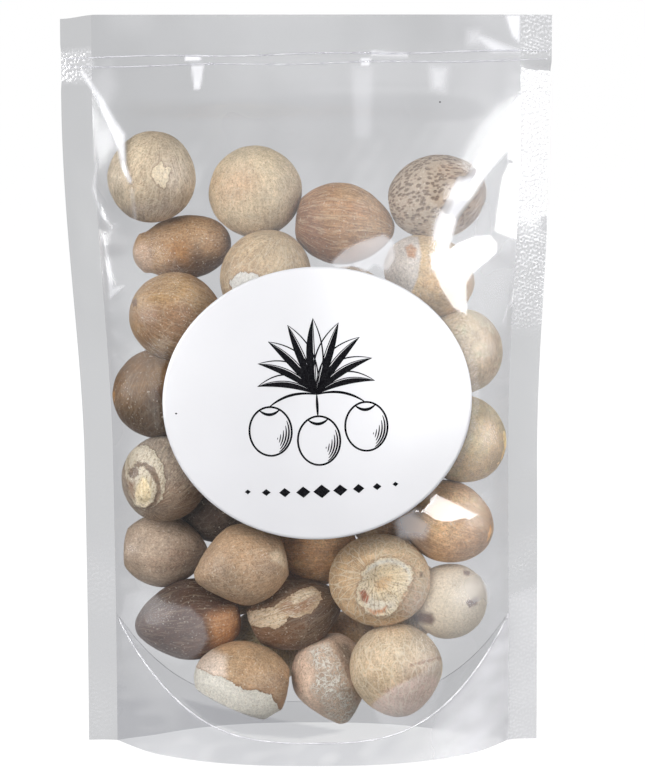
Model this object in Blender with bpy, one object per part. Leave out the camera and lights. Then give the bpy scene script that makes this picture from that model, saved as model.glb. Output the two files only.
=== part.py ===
"""Clear stand-up pouch filled with whole betel nuts, with a plain oval paper label on its front.

Sizes are in millimetres and are turned into metres where a mesh is made.  x runs across the pouch,
y from its front (-) to its back (+), and z up.  The origin is on the table, under the pouch's middle.

The pouch is one closed solid.  Its front and back are two height fields over the flat pouch: a film
stretched over the nuts, sealed down both sides, pressed shut along the zip and opened out by the
gusset at the bottom.  The gusset leaves a recess under the nuts, inside a thin skirt.
"""

import math

import bmesh
import bpy
import numpy as np

MM = 0.001

# The pouch, 150 x 228 mm when flat, as it stands
HEIGHT = 228.0
TOP_HALF_WIDTH = 75.2
BOTTOM_HALF_WIDTH = 70.4
NARROWS_FROM, NARROWS_TO = 200.0, 90.0
BOTTOM_SHIFT = 2.0
SIDE_SEAL = 9.5
SEAL_HALF_THICKNESS = 0.5
TOP_CORNER_DROP, TOP_CORNER_FROM = 1.3, 0.85
MOUTH_WAVE, MOUTH_WAVE_PITCH, MOUTH_WAVE_START, MOUTH_WAVE_FROM = 2.2, 31.0, 0.7, 185.0
EDGE_WAVE, EDGE_WAVE_PITCH, EDGE_WAVE_FROM = 1.2, 27.0, 0.8

# The zip near the mouth, and the lips above it
ZIP_HEIGHT = 213.5
ZIP_RIB_SPACING = 2.8
ZIP_RIB_HEIGHT = 0.8
ZIP_RIB_WIDTH = 1.4
PRESSED_BELOW_ZIP = 7.0
LIP_OPENING, LIPS_START_ABOVE_ZIP, LIPS_FLAT_TO = 1.2, 3.0, 0.6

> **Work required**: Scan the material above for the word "part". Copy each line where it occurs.

> **Reply to the task**:
Model this object in Blender with bpy, one object per part. Leave out the camera and lights. Then give the bpy scene script that makes this picture from that model, saved as model.glb. Output the two files only.
=== part.py ===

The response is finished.